The sale of Boxer is expected to raise an additional R8 billion, providing Pick n Pay with fresh capital to tackle its own challenges. “This will give Pick n Pay a fresh start, a chance to bring their balance sheet back on track and focus on their core business,” Walker explains. He praises Summers’ efforts to stabilize Pick n Pay by closing underperforming stores and cutting losses, saying that the Boxer sale is a necessary step in giving Pick n Pay the resources it needs to revitalize its operations.
The Strength of Boxer’s Unique Market Approach
One of the most fascinating aspects of Boxer’s success, according to Walker, is how it has managed to thrive while other parts of Pick n Pay’s business have struggled. Hogg notes the paradox, asking Walker why Boxer was able to stay resilient and profitable while the main supermarket brand lagged behind. Walker attributes this resilience to Boxer’s focused, autonomous management, saying, “They didn’t meddle with the business; they let it grow on its own.”
Boxer’s unique appeal lies in its ability to serve the rural and informal markets with affordable, essential services. Walker describes it as a low-cost operation, stripped of the luxury features common in urban supermarkets, while still offering critical conveniences like banking services, money transfers, and even a loyalty program to drive customer engagement. These services are key for Boxer’s target market, which includes many customers from South Africa’s informal economy.
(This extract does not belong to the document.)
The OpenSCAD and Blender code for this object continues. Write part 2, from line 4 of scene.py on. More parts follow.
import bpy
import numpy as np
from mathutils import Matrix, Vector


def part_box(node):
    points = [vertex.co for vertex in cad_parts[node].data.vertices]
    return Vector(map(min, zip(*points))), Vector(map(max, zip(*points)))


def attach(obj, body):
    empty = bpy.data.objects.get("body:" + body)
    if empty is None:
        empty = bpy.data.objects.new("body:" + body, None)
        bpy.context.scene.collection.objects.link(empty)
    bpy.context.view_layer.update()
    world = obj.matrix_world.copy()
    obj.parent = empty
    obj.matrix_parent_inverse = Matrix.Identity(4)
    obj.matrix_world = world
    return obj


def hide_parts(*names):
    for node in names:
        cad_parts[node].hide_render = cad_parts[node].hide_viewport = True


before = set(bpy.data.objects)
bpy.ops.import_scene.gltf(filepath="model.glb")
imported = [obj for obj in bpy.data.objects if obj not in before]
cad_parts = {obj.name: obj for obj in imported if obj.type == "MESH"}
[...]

By staying true to its value-driven model, Boxer has carved out a competitive niche that has allowed it to grow in regions where other retailers struggle. “They’re at the forefront of offering all the technological angles of retail,” Walker explains, noting that customers can perform a range of financial transactions in-store, such as opening bank accounts in minutes and redeeming government grants. With a footprint in a segment that continues to grow, Boxer stands out as a dominant player in South Africa’s rural and informal retail market.
A Promising New Listing
Boxer is set to list on the JSE on November 28th, with substantial interest already driving a buzz in investment circles. According to Walker, institutional investors are eager to secure a stake, as South Africa has seen few new listings in recent years. He expects the listing to be oversubscribed and advises caution for investors considering a purchase at the outset. “There might be a frenzy on the day of listing, but it’s a stock worth holding long term,” Walker says, suggesting that investors wait for an opportunity after the initial surge.
For long-term investors, Walker believes Boxer represents a sound addition to any portfolio, given its solid foundation, expansion potential, and ability to generate consistent revenue from the low-income market. Despite its simple operating model, Boxer’s growth in areas like banking services, promotions, and loyalty programs shows a commitment to staying relevant and competitive. Walker is optimistic about Boxer’s future, predicting that the brand will continue to capture market share in underserved communities, where informal retailers still hold sway.
Looking Forward
Walker’s analysis paints Boxer as a rare opportunity for South African investors—a well-established brand with growth potential in a largely untapped market segment. Walker is confident that Boxer’s straightforward, high-value approach will allow it to grow in both reach and revenue in the years to come. Although the brand’s listing might attract a flood of initial interest, Walker advises patience, reminding investors that opportunities often come around more than once.
For Pick n Pay, the sale marks a bittersweet milestone, as the Boxer acquisition turned out to be one of its best moves. Yet, as Pick n Pay works to rebuild, Boxer’s spinoff presents an opportunity for investors to access a business that remains solidly profitable and deeply connected to the needs of South Africa’s rural and informal sector.